In this way, teachers eventually can train other teachers.
METHODS OF OFFERING THE PROGRAM
How we offer the Program is discussed and arranged uniquely in each case because every setting has its unique circumstances and requirements.
Typically we begin with the most responsible people, both because it makes the most difference, and because it motivates the others.
In each school setting some department or subgroup is designated for the Program.
From among those designated we select the first group with whom we will work.
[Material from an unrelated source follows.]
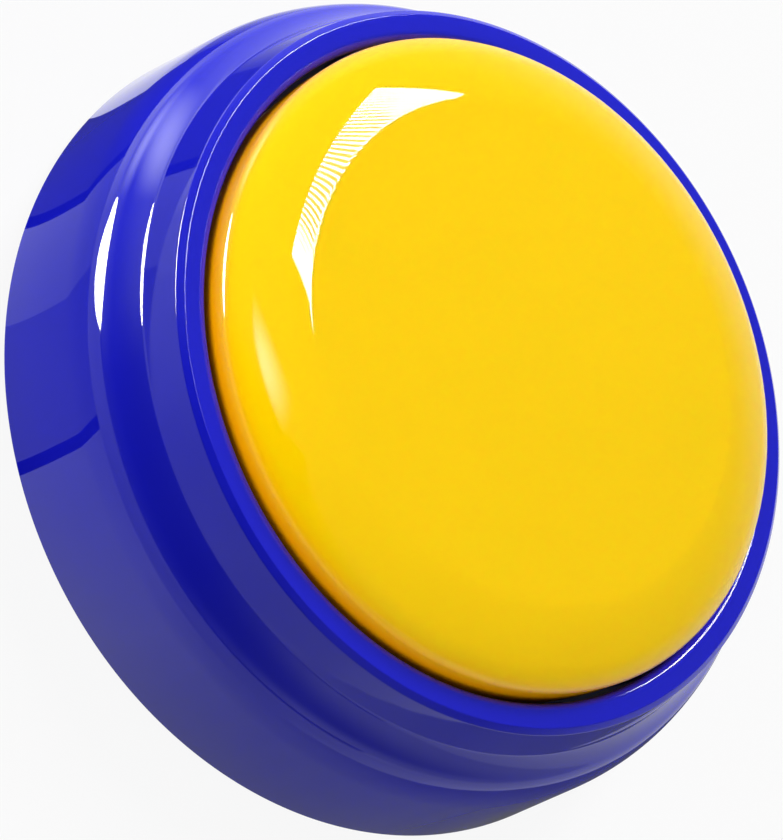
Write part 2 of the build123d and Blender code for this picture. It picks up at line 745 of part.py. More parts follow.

We choose those who appear to be close to focusing already, as determined by the Experiencing Scale which comes from research on the process of Focusing.
At a later stage we can train in-house trainers to carry on the project.
FOCUSING is taught either in a two day group, or in individually arranged teaching hours, with some group time at the start and periodically during the training phase.
The training may occur in your setting, or in a place we provide.
FOCUSING with children, especially ‘clearing a space in groups’ is taught in a two day group, or individually arranged teaching hours, with some group time at the start and periodically during the learning phase.
The training may occur in your setting, or in a place we provide.
PARTNERSHIPS are arranged by us, and can be changed when necessary. After two times with the assigned partner the person can opt for another partner. Partners arrange convenient times for both of them to exchange Focusing turns. . Written instructions and examples are provided.
(See our www.focusing.org on focusing partnerships, and Appendix 3.)
At the start we provide a session with an experienced partnership “mentor” who models the process, taking turns as in a partnership, but also explains the process during the session.
LISTENING is taught along with the pure support group. There is a round in which each person speaks for five minutes while the person on the right listens. Then it is the listener’s turn to speak to the next person on their right. Listeners learn to feel inside themselves whether what the speaker said makes sense to them, and if not, to ask for a different way of saying it.
The PURE SUPPORT GROUP happens at the same times as the teaching of listening.